Cependant cette espece de délaissement n’étoit pas absolument inconnue aux Romains, & l’on trouve plusieurs de leurs lois qui peuvent s’y adapter, notament la loi rura au code de omni agro deserto, & les lois 3 & 5 cod. de fundis patrimon. où l’on voit que relinquere & refundere signifient déguerpir.

Les dettes personnelles & hypothéquaires ne sont point l’objet du déguerpissement proprement dit ; on ne le fait que pour se délibérer des charges foncieres, soit seigneuriales, ou autres, telles que sont le cens, sur-cens, le champart, terrage agrier, & autres redevances semblables ; l’emphitéose, les simples rentes foncieres, & de bail d’héritage.
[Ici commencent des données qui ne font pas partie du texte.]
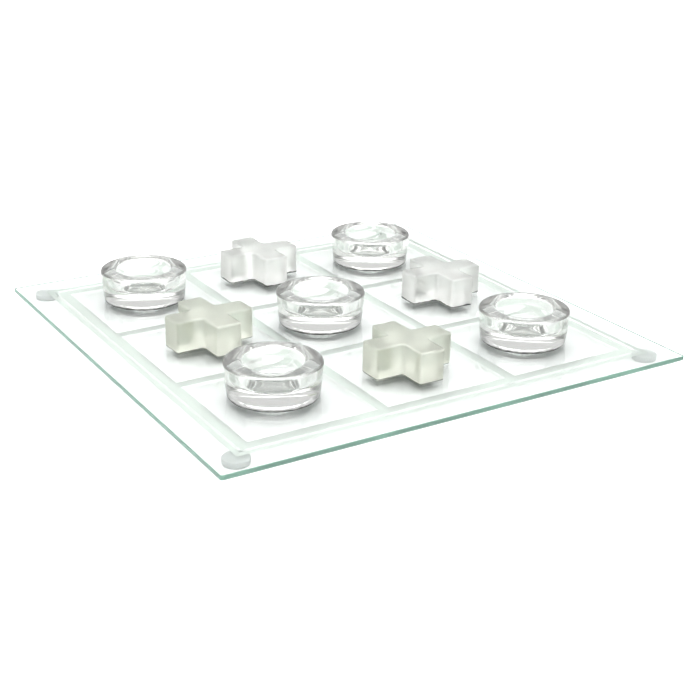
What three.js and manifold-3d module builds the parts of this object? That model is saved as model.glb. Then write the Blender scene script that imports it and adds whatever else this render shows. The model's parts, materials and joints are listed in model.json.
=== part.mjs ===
// Tic tac toe set: a square glass board on four round bumpers, with five cast
// glass noughts and four frosted glass crosses standing in its nine cells.
// Millimetres, +Z up. The origin is on the table, below the middle of the board.
// +X runs along the front right edge and +Y along the front left edge.
import * as THREE from 'three';
import { mergeVertices } from 'three/addons/utils/BufferGeometryUtils.js';
import Module from 'manifold-3d';

const wasm = await Module();
wasm.setup();

// Board
const BOARD_SIDE = 250;
const GLASS_THICKNESS = 2.25;
const CORNER_RADIUS = 1.5;
const EDGE_ARRIS = 0.25; // ground flat on every edge of the plate

// Etched grid, sunk in the top of the board
const ETCH_DEPTH = 0.125;
const GRID_OFFSET_Y = -1.25; // the etching sits a little towards the front right edge
const CELL_PITCH = 70;
const LINE_WIDTH = 5.5;
const FRAME_REACH = 107.5; // half side of the frame band, to its outer edge
const OUTLINE_WIDTH = 2.5;
const OUTLINE_REACH = 111.75; // half side of the thin outline round the frame

// Bumpers under the corners
const FOOT_RADIUS = 6;
const FOOT_HEIGHT = 3;
const FOOT_ROUND = 0.8; // the rounded lower rim
const FOOT_REACH = 111.25; // from the middle of the board along X and along Y

// Noughts
const NOUGHT_HEIGHT = 17;
const NOUGHT_BASE_RADIUS = 21.2;
const NOUGHT_TOP_RADIUS = 22.5;
const NOUGHT_BEVEL = 1.0; // round the foot of the outer wall
const NOUGHT_LIP_OUTER_ROUND = 2.2;
const NOUGHT_LIP_INNER_ROUND = 1.5;
const RECESS_MOUTH_RADIUS = 14;
const RECESS_FLOOR_RADIUS = 10.6;
const RECESS_FLOOR_HEIGHT = 6.4; // glass left under the recess
const RECESS_FILLET = 2;

// Crosses
const CROSS_HEIGHT = 16;
const CROSS_LENGTH = 42;
const CROSS_ARM_WIDTH = 13.6;
const CROSS_TIP_ROUND = 1.4; // outer corners of the plan
const CROSS_ARMPIT_ROUND = 1.2; // inner corners of the plan
const CROSS_EDGE_ROUND = 0.7; // top and bottom edges

// Each game piece stands in a cell, a few millimetres off its middle, as a hand
// leaves it. shift is that offset along X and Y, and turn is in degrees about Z.
const NOUGHTS = [
  { name: 'nought_front', column: -1, row: -1, shift: [0.5, 5] },
  { name: 'nought_left', column: -1, row: 1, shift: [0.5, 8] },
  { name: 'nought_centre', column: 0, row: 0, shift: [-5.5, 3] },
  { name: 'nought_back', column: 1, row: 1, shift: [-1.5, 3] },
  { name: 'nought_right', column: 1, row: -1, shift: [-0.5, 2.5] },
];
const CROSSES = [
  { name: 'cross_front_right', column: 0, row: -1, shift: [-1, 0.5], turn: 0.5, tint: 'green' },
  { name: 'cross_front_left', column: -1, row: 0, shift: [3, 5], turn: 2.7, tint: 'green' },
  { name: 'cross_back_left', column: 0, row: 1, shift: [0.5, 11], turn: 0.3, tint: 'white' },
  { name: 'cross_back_right', column: 1, row: 0, shift: [0, 4.5], turn: -0.9, tint: 'white' },
];
const CORNERS = [
  { name: 'foot_front', side: [-1, -1] },
  { name: 'foot_right', side: [1, -1] },
  { name: 'foot_back', side: [1, 1] },
  { name: 'foot_left', side: [-1, 1] },
];

// Facets
const NOUGHT_SEGMENTS = 36;
const FOOT_SEGMENTS = 28;
const ROUND_STEPS = 3;

const BOARD_TOP = FOOT_HEIGHT + GLASS_THICKNESS;

const finishes = {
  board: { color: 0xd9ebe2, roughness: 0.03, metalness: 0 },
  foot: { color: 0xdfe6e6, roughness: 0.25, metalness: 0 },
  nought: { color: 0xf1f3f0, roughness: 0.04, metalness: 0 },
  green: { color: 0xc9cab8, roughness: 0.55, metalness: 0 },
  white: { color: 0xd3d3cf, roughness: 0.6, metalness: 0 },
};

function part(name, geometry, finish) {
  const mesh = new THREE.Mesh(geometry, new THREE.MeshStandardMaterial(finishes[finish]));
  mesh.name = name;
  return mesh;
}

// A three.js geometry as a manifold-3d solid.
function toSolid(geometry) {
  const bare = geometry.index ? geometry.toNonIndexed() : geometry.clone();
  bare.deleteAttribute('normal');
  bare.deleteAttribute('uv');
  const merged = mergeVertices(bare, 1e-4);
  return new wasm.Manifold(new wasm.Mesh({
    numProp: 3,
    vertProperties: new Float32Array(merged.attributes.position.array),
    triVerts: new Uint32Array(merged.index.array),
  }));
}

// A manifold-3d solid as a three.js geometry.
function toGeometry(solid) {
  const result = solid.getMesh();
  const geometry = new THREE.BufferGeometry();
  geometry.setAttribute('position', new THREE.BufferAttribute(result.vertProperties, 3));
  geometry.setIndex(new THREE.BufferAttribute(result.triVerts, 1));
  return geometry;
}

// A rectangle from its low X and Y to its high X and Y.
function rectangle(lowX, lowY, highX, highY) {
  return new THREE.Shape([
    new THREE.Vector2(lowX, lowY),
    new THREE.Vector2(highX, lowY),
    new THREE.Vector2(highX, highY),
    new THREE.Vector2(lowX, highY),
  ]);
}

// Points of a quarter round between two directions, angles in degrees.
function arc(centreX, centreY, radius, from, to, steps = ROUND_STEPS) {
  const points = [];
  for (let i = 0; i <= steps; i += 1) {
    const angle = THREE.MathUtils.degToRad(from + ((to - from) * i) / steps);
    points.push(new THREE.Vector2(
      centreX + radius * Math.cos(angle),
      centreY + radius * Math.sin(angle),
    ));
  }
  return points;
}

// Turns an outline of points round Z: x is the radius and y the height.
function turned(profile, segments) {
  const geometry = new THREE.LatheGeometry(profile, segments);
  geometry.rotateX(Math.PI / 2);
  return geometry;
}

function roundedSquare(side, radius) {
  const reach = side / 2 - radius;
  return new THREE.Shape([
    ...arc(reach, reach, radius, 0, 90),
    ...arc(-reach, reach, radius, 90, 180),
    ...arc(-reach, -reach, radius, 180, 270),
    ...arc(reach, -reach, radius, 270, 360),
  ]);
}

// The plate, its edges arrised, lying on z = 0.
function plate() {
  const geometry = new THREE.ExtrudeGeometry(roundedSquare(BOARD_SIDE, CORNER_RADIUS), {
    depth: GLASS_THICKNESS - 2 * EDGE_ARRIS,
    bevelThickness: EDGE_ARRIS,
    bevelSize: EDGE_ARRIS,
    bevelOffset: -EDGE_ARRIS,
    bevelSegments: 1,
  });
  geometry.translate(0, 0, EDGE_ARRIS);
  return geometry;
}

// A square band: the frame, or the thin outline round it.
function band(reach, width) {
  const inner = reach - width;
  const shape = rectangle(-reach, -reach, reach, reach);
  shape.holes.push(rectangle(-inner, -inner, inner, inner));
  return shape;
}

// The grid's four lines, which end halfway across the frame band.
function lines() {
  const reach = FRAME_REACH - LINE_WIDTH / 2;
  const near = (CELL_PITCH - LINE_WIDTH) / 2;
  const far = (CELL_PITCH + LINE_WIDTH) / 2;
  return [
    rectangle(-reach, near, reach, far),
    rectangle(-reach, -far, reach, -near),
    rectangle(near, -reach, far, reach),
    rectangle(-far, -reach, -near, reach),
  ];
}

// What the etching of one shape takes out of the top of the plate.
function etching(shape) {
  const geometry = new THREE.ExtrudeGeometry(shape, { depth: 2 * ETCH_DEPTH, bevelEnabled: false });
  geometry.translate(0, GRID_OFFSET_Y, GLASS_THICKNESS - ETCH_DEPTH);
  return toSolid(geometry);
}

function board() {
  let glass = toSolid(plate());
  const bands = [band(OUTLINE_REACH, OUTLINE_WIDTH), band(FRAME_REACH, LINE_WIDTH)];
  for (const shape of [...bands, ...lines()]) {
    glass = glass.subtract(etching(shape));
  }
  const mesh = part('board_glass', toGeometry(glass), 'board');
  mesh.position.z = FOOT_HEIGHT;
  return mesh;
}

// A stick-on bumper with its lower rim rounded.
function foot({ name, side }) {
  const profile = [
    new THREE.Vector2(0, 0),
    ...arc(FOOT_RADIUS - FOOT_ROUND, FOOT_ROUND, FOOT_ROUND, -90, 0),
    new THREE.Vector2(FOOT_RADIUS, FOOT_HEIGHT),
    new THREE.Vector2(0, FOOT_HEIGHT),
  ];
  const mesh = part(name, turned(profile, FOOT_SEGMENTS), 'foot');
  mesh.position.set(side[0] * FOOT_REACH, side[1] * FOOT_REACH, 0);
  return mesh;
}

// The nought's outline from the middle of its base, up the outer wall, over the
// lip and down the recess to the middle of the recess floor.
function noughtProfile() {
  const lipTop = NOUGHT_HEIGHT - NOUGHT_LIP_OUTER_ROUND;
  const mouthTop = NOUGHT_HEIGHT - NOUGHT_LIP_INNER_ROUND;
  const filletTop = RECESS_FLOOR_HEIGHT + RECESS_FILLET;
  return [
    new THREE.Vector2(0, 0),
    new THREE.Vector2(NOUGHT_BASE_RADIUS - NOUGHT_BEVEL, 0),
    new THREE.Vector2(NOUGHT_BASE_RADIUS, NOUGHT_BEVEL),
    ...arc(NOUGHT_TOP_RADIUS - NOUGHT_LIP_OUTER_ROUND, lipTop, NOUGHT_LIP_OUTER_ROUND, 0, 90),
    ...arc(RECESS_MOUTH_RADIUS + NOUGHT_LIP_INNER_ROUND, mouthTop, NOUGHT_LIP_INNER_ROUND, 90, 180),
    ...arc(RECESS_FLOOR_RADIUS - RECESS_FILLET, filletTop, RECESS_FILLET, 0, -90),
    new THREE.Vector2(0, RECESS_FLOOR_HEIGHT),
  ];
}

function crossOutline() {
  const tip = CROSS_LENGTH / 2 - CROSS_TIP_ROUND;
  const flank = CROSS_ARM_WIDTH / 2 - CROSS_TIP_ROUND;
  const armpit = CROSS_ARM_WIDTH / 2 + CROSS_ARMPIT_ROUND;
  const arm = [
    ...arc(tip, -flank, CROSS_TIP_ROUND, -90, 0),
    ...arc(tip, flank, CROSS_TIP_ROUND, 0, 90),
    ...arc(armpit, armpit, CROSS_ARMPIT_ROUND, 270, 180),
  ];
  const outline = [];
  for (let quarter = 0; quarter < 4; quarter += 1) {
    const angle = (quarter * Math.PI) / 2;
    for (const point of arm) {
      outline.push(point.clone().rotateAround(new THREE.Vector2(0, 0), angle));
    }
  }
  return new THREE.Shape(outline);
}

function crossGeometry() {
  const geometry = new THREE.ExtrudeGeometry(crossOutline(), {
    depth: CROSS_HEIGHT - 2 * CROSS_EDGE_ROUND,
    bevelThickness: CROSS_EDGE_ROUND,
    bevelSize: CROSS_EDGE_ROUND,
    bevelOffset: -CROSS_EDGE_ROUND,
    bevelSegments: 2,
  });
  geometry.translate(0, 0, CROSS_EDGE_ROUND);
  return geometry;
}

// Stands a game piece on the board, in its cell.
function stand(mesh, { column, row, shift, turn = 0 }) {
  mesh.position.set(
    column * CELL_PITCH + shift[0],
    row * CELL_PITCH + shift[1] + GRID_OFFSET_Y,
    BOARD_TOP,
  );
  mesh.rotation.z = THREE.MathUtils.degToRad(turn);
  return mesh;
}

const set = new THREE.Group();
set.add(board());
for (const corner of CORNERS) {
  set.add(foot(corner));
}
for (const nought of NOUGHTS) {
  set.add(stand(part(nought.name, turned(noughtProfile(), NOUGHT_SEGMENTS), 'nought'), nought));
}
for (const cross of CROSSES) {
  set.add(stand(part(cross.name, crossGeometry(), cross.tint), cross));
}

export default set;
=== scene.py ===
import json
import math

import bmesh
import bpy
from mathutils import Matrix, Vector, noise


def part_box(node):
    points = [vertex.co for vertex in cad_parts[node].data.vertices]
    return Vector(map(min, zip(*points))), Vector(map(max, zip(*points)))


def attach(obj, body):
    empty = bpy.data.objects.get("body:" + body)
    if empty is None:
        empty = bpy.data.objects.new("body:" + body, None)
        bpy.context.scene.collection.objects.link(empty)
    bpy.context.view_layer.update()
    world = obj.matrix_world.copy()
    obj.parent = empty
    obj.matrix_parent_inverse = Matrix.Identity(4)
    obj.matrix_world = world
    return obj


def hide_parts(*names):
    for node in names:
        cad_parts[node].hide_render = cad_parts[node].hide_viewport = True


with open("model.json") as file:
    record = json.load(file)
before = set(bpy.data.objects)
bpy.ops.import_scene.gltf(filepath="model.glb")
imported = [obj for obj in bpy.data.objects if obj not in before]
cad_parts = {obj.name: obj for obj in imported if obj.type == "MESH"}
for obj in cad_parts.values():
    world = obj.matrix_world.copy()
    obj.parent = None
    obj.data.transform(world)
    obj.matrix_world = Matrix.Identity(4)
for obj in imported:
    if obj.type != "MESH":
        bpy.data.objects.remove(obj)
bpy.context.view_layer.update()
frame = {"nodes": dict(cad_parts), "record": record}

MM = 0.001
PLATE_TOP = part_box("board_glass")[1].z
GAP = 0.04 * MM  # air left between a game piece and the plate

# Glass
GREEN_CAST = (0.45, 0.85, 0.66)
EDGE_COLOR = (0.2, 0.43, 0.335)
FROST_CLEAR = 1.0

# Board
ARRIS = 0.4 * MM
ETCH_DEPTH = 0.02 * MM  # acid-etched grid lines
CORNER_RADIUS = 1.5 * MM
CORNER_STEPS = 8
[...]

On peut aussi par la voie du déguerpissement se libérer des charges foncieres, casuelles, & extraordinaires, telles que sont les réparations & entretien de l’héritage, les tailles réelles, & autres impositions semblables, telles que le dixieme, vingtieme, cinquantieme ; l’entretien du pavé des villes, & de leurs fortifications ; l’imposition pour les bouës & lanternes ; les droits seigneuriaux, ou profits de fiefs, casuels, & autres charges semblables.
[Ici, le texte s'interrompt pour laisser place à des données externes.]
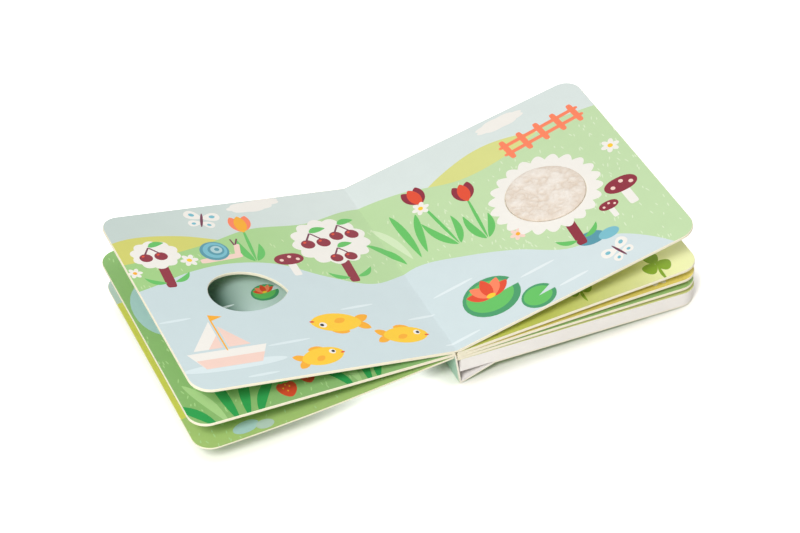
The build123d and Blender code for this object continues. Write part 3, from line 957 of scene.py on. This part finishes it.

L’héritier soit pur & simple ou bénéficiaire ne peut déguerpir la succession entiere pour se délibérer des charges à cause de la maxime semel hæres, semper hæres ; mais il peut déguerpir l’héritage, charges, & rentes foncieres ; & par ce moyen il se libere de la rente.

Les autres successeurs à titre universel, tels que sont les donataires & légataires universels, les seigneurs qui succedent à titre de confiscation, deshérence, ou autrement, peuvent déguerpir toute la succession, pourvû qu’ils ayent fait inventaire, quand même ils auroient déjà vendu une partie des biens, pourvû qu’ils en rapportent la véritable valeur & les fruits.